Policjanci otrzymali zgłoszenie, że na alei Bielskiej przytomność stracił 33-letni mężczyzna, który miał się przewrócić jadą na elektrycznej hulajnodze. Nim funkcjonariusze zjawili się na miejscu, 33-latek odzyskał świadomość. Został wylegitymowany i przebadany na zawartość alkoholu w organizmie. Jak się okazało, był pijany – miał 2,5 promila.
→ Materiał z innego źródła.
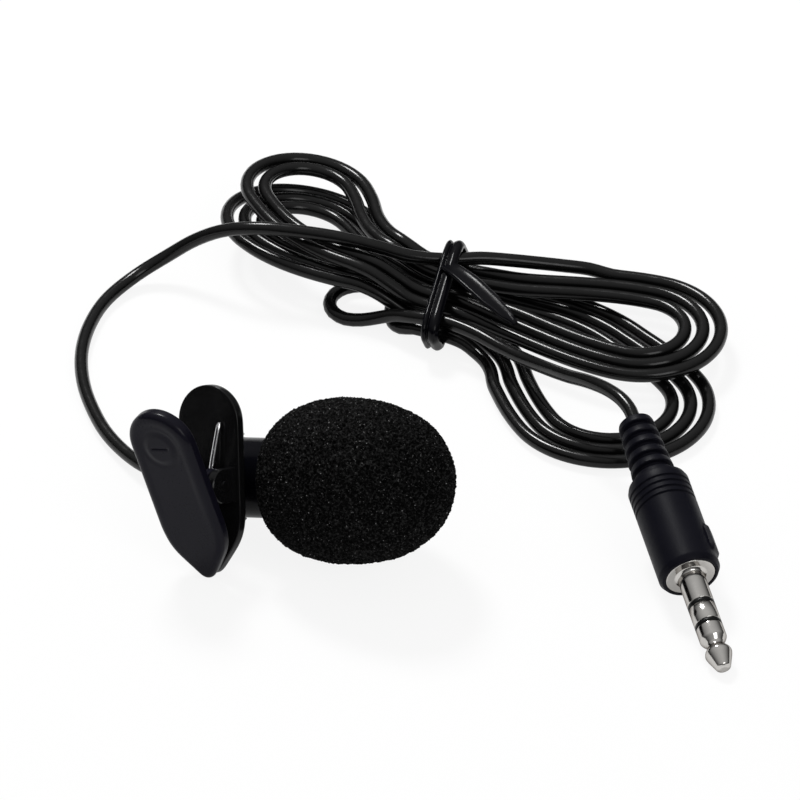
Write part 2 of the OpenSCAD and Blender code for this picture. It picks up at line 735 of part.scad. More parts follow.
module grille_mesh() {
    color([0.6, 0.6, 0.6]) on_barrel() ring(mesh_from, mesh_t, barrel_bore_r - 0.05, 0);
}

module front_grille() {
    color([0.15, 0.15, 0.16]) on_barrel() difference() {
        ring(grille_from, grille_t, barrel_bore_r, 0);
        for (k = [0:2], i = [0:max(0, 6 * k - 1)]) rotate(60 * i / max(1, k))
            translate([k * barrel_bore_r * 0.38, 0, grille_from - 1])
                cylinder(r = grille_hole_r, h = grille_t + 2, $fn = 16);
    }
}

// Radius of the windscreen at distance x from its rear end
function foam_radius(x) = let (c = foam_wide * foam_len)
    foam_r * pow(max(0, 1 - pow(x < c ? (c - x) / (c * foam_rear) : (x - c) / (foam_len - c),
        foam_blunt)), 1 / foam_blunt);

module foam_windscreen() {
    steps = 24;
    bore = barrel_r + foam_clearance;
    outside = [for (i = [0:steps - 1]) let (x = foam_len * (1 - cos(180 * i / steps)) / 2)
        [foam_radius(x), foam_from + x]];
    color([0.13, 0.13, 0.13]) on_barrel() rotate_extrude() polygon(concat(
        [[bore, foam_from]], outside, [[0, foam_from + foam_len], [0, barrel_front + foam_air],
            [bore, barrel_front + foam_air]]));
}

// ---- Cord and twist tie ----

module mic_lead() {
    echo(mic_lead_length = line_len(mic_lead_path));
    color([0.05, 0.05, 0.05]) tube(mic_lead_path, cord_r, tube_sides);
}

module cord_hank() {
    fine = hank_line(2 * rings_per_loop);
    echo(hank_length = line_len(hank_fine), hank_gap = least_gap(fine, 8) - cord_d);
    color([0.05, 0.05, 0.05]) tube(hank_tube, cord_r, hank_sides);
}

module plug_lead() {
    echo(plug_lead_length = line_len(plug_lead_path));
    color([0.05, 0.05, 0.05]) tube(plug_lead_path, cord_r, tube_sides);
}

module tie_section(grow) {
    hull() for (p = tie_stack) translate(p) circle(r = cord_r + tie_clearance + grow, $fn = 24);
}

module twist_tie() {
    color([0.07, 0.07, 0.07]) {
        translate([hank_at.x, hank_at.y, 0]) rotate([90, 0, hank_turn + 90 + tie_skew])
            scale([tie_spread, 1, 1]) {
            linear_extrude(tie_w, center = true) difference() {
                tie_section(tie_t);
                tie_section(0);
            }
            linear_extrude(tie_ridge_w, center = true) difference() {
                tie_section(tie_t + tie_ridge);
                tie_section(tie_t - eps);
            }
        }
        swept(tail_points, tail_half_w, [for (w = tail_half_w) tie_t / 2], 12, [1, 1, 0]);
    }
}

// ---- Plug ----

module plug_tip() {
    color([0.78, 0.77, 0.74]) on_plug() rotate_extrude() polygon([
        [0, 0], [0.6, 0], [0.9, 0.2], [jack_r - 0.15, 2], [jack_r, 2.4], [jack_r - 0.1, 2.8],
        [jack_r * 0.68, 3.5], [jack_r * 0.68, 3.9], [jack_r - 0.1, 4.6], [jack_r, 4.8],
        [jack_r, tip_len], [rod_r, tip_len], [rod_r, sleeve_end + 3 * tube_step + 0.8],
        [0, sleeve_end + 3 * tube_step + 0.8]]);
}

// A contact or insulator of the shaft: a visible ring and a tube to the rear
module shaft_piece(from, length, bore, tube_r, tube_end) {
    rotate_extrude() polygon([[bore, from], [jack_r, from], [jack_r, from + length],
        [tube_r, from + length], [tube_r, tube_end], [bore, tube_end]]);
}

module tip_insulator() {
    color([0.06, 0.06, 0.06]) on_plug()
        shaft_piece(tip_len, insulator_w, rod_r, ring_tube_r, sleeve_end + 3 * tube_step);
}

module plug_ring() {
    color([0.78, 0.77, 0.74]) on_plug()
        shaft_piece(ring_from, ring_len, ring_tube_r, ring_sleeve_r, sleeve_end + 2 * tube_step);
}

module ring_insulator() {
    color([0.06, 0.06, 0.06]) on_plug() shaft_piece(ring_from + ring_len, insulator_w,
        ring_sleeve_r, sleeve_bore_r, sleeve_end + tube_step);
}

module plug_sleeve() {
    color([0.78, 0.77, 0.74]) on_plug() {
        ring(sleeve_from, sleeve_end - sleeve_from, jack_r, sleeve_bore_r);
        ring(shaft_len, collar_t, collar_r, jack_r - eps);
        ring(mould_from - eps, sleeve_end - mould_from + eps, sleeve_root_r, jack_r - eps);
    }
}

// A washer with a tab that runs to the rear
module terminal(from, bore, washer_r, side, tab_end) {
    ring(from, 0.3, washer_r, bore);
    rotate(side) translate([washer_r - 0.25, -0.4, from]) cube([0.25, 0.8, tab_end - from]);
}

module tip_terminal() {
    color([0.8, 0.7, 0.4]) on_plug()
        terminal(sleeve_end + 3 * tube_step + 0.1, rod_r, 1, 90, sleeve_end + 5.4);
}

module ring_terminal() {
    color([0.8, 0.7, 0.4]) on_plug()
        terminal(sleeve_end + tube_step + 0.1, ring_sleeve_r, ring_washer_r, 180, sleeve_end + 5.4);
}

module sleeve_terminal() {
    color([0.8, 0.7, 0.4]) on_plug() {
        terminal(sleeve_end, sleeve_bore_r, mould_bore_r - 0.05, 0, clamp_from + 1.5);
        translate([cord_r, -0.4, clamp_from]) cube([mould_bore_r - 0.05 - cord_r, 0.8, 1.5]);
        ring(clamp_from, 1.5, cord_r + 0.35, cord_r);
    }
}

module plug_cores() {
    color([0.75, 0.2, 0.15]) on_plug() for (p = [[90, 0.75], [180, ring_washer_r - 0.25]]) rotate(p[0])
        rod([core_x, 0, plug_tail_from - core_gap], [p[1] - core_r, 0, sleeve_end + 4.6], core_r);
}

module plug_cord_tail() {
    color([0.05, 0.05, 0.05]) on_plug() ring(plug_tail_from, boot_end - plug_tail_from, cord_r, 0);
}

module inner_mould() {
    color([0.85, 0.85, 0.82]) on_plug() ring(mould_from, mould_len, mould_r, mould_bore_r);
}

// Grooves are cut one by one from a plain outline of revolution
module groove(z, width, depth, outer) {
    ring(z, width, outer + 1, outer - depth);
}

module plug_body() {
    color([0.1, 0.1, 0.11]) on_plug() {
        difference() {
            rotate_extrude() polygon([[collar_r, shaft_len], [body_r - body_edge, shaft_len],
                [body_r, shaft_len + body_edge], [body_r, body_end - body_edge],
                [body_r - body_edge, body_end], [boot_neck_r, body_end],
                [boot_neck_r, cavity_end], [mould_r, cavity_end], [mould_r, mould_from],
                [collar_r, mould_from]]);
            for (i = [0:ring_count - 1])
                groove(body_end - body_edge - 1.2 - i * ring_pitch, 0.3, ring_depth, body_r);
        }
        rotate(pad_turn) translate([body_r - pad_root, 0, shaft_len + body_edge + pad_from + pad_len / 2])
            rotate([0, 90, 0]) intersection() {
                cylinder(r = pad_len / 2, h = pad_root + pad_h);
                translate([-pad_len, -pad_w / 2, 0]) cube([2 * pad_len, pad_w, pad_len]);
            }
    }
}

module plug_strain_relief() {
    step = (boot_len - 1.2) / rib_count;
    function outline_r(z) = boot_r + (boot_end_r - boot_r) * (z - body_end) / boot_len;
    color([0.08, 0.08, 0.08]) on_plug() difference() {
        rotate_extrude() polygon([[cord_r, cavity_end - boot_flange_t],
            [mould_r - 0.02, cavity_end - boot_flange_t], [mould_r - 0.02, cavity_end],
            [boot_neck_r, cavity_end], [boot_neck_r, body_end], [boot_r, body_end],
            [boot_end_r, boot_end - 0.3], [boot_end_r - 0.3, boot_end], [cord_r, boot_end]]);
        for (i = [0:rib_count - 1]) let (z = body_end + 1 + i * step)
            groove(z, step * 0.4, rib_depth, outline_r(z + step * 0.2));
    }
}

rear_jaw();
front_jaw();
hinge_pin();
torsion_spring();
mic_barrel();
barrel_back_cap();
cord_grommet();
cord_tail();
cord_crimp();
wire_cores();
solder_joints();
capsule_board();
electret_capsule();
capsule_ring();
felt_disc();
grille_mesh();
front_grille();
foam_windscreen();
mic_lead();
cord_hank();
plug_lead();
twist_tie();
plug_tip();
tip_insulator();
plug_ring();
ring_insulator();
plug_sleeve();
tip_terminal();
ring_terminal();
sleeve_terminal();
plug_cores();
plug_cord_tail();
inner_mould();
plug_body();
plug_strain_relief();
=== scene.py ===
"""Visual model of a clip-on microphone: foam windscreen, sprung clip, tied cord, jack plug.

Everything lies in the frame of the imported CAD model. Shapes are built in millimetres from
the same values as the part's source, and are scaled to metres as each mesh is made.
"""

import math

import bmesh
import bpy
from mathutils import Euler, Matrix, Vector, noise
from mathutils.geometry import convex_hull_2d


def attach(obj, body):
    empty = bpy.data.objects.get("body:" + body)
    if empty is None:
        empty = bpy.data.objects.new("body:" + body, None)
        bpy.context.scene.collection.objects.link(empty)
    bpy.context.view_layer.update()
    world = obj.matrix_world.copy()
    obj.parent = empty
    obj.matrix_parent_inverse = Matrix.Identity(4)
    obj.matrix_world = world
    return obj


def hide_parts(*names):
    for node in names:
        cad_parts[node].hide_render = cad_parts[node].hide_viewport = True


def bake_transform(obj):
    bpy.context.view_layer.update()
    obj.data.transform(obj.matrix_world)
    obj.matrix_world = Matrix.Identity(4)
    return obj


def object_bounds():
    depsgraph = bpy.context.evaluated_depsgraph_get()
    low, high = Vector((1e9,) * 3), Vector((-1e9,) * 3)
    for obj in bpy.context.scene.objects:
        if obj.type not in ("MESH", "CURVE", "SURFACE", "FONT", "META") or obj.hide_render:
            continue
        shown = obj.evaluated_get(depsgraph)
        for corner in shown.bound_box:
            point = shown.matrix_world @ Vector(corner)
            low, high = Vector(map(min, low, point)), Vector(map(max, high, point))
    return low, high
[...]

Ratownicy medyczni zadecydowali o przetransportowaniu 33-latka do szpitala, na dalsze badania, tymczasem policjanci potwierdzili, że mężczyzna ma zakaz – wydany przez Sąd Rejonowy w Tychach – prowadzenia wszelkich pojazdów w ruchu lądowym. Teraz 33-latek odpowie za przestępstwo polegające na niestosowaniu się do sądowego zakazu prowadzenia pojazdów, którego złamanie jest zagrożone karą nawet do 5 lat pozbawienia wolności. – Oprócz tego sprawa trafi do policjantów zespołu wykroczeń w związku z prowadzeniem hulajnogi elektrycznej w stanie nietrzeźwości. O dalszym losie mężczyzny zadecyduje sąd – zaznaczają tyscy policjanci.

Przypominamy, że zgodnie z kodeksem wykroczeń „Kto, znajdując się w stanie nietrzeźwości lub pod wpływem podobnie działającego środka, prowadzi na drodze publicznej, w strefie zamieszkania lub w strefie ruchu inny pojazd niż pojazd mechaniczny, podlega karze aresztu albo grzywny nie niższej niż 2500 złotych” – dodają funkcjonariusze.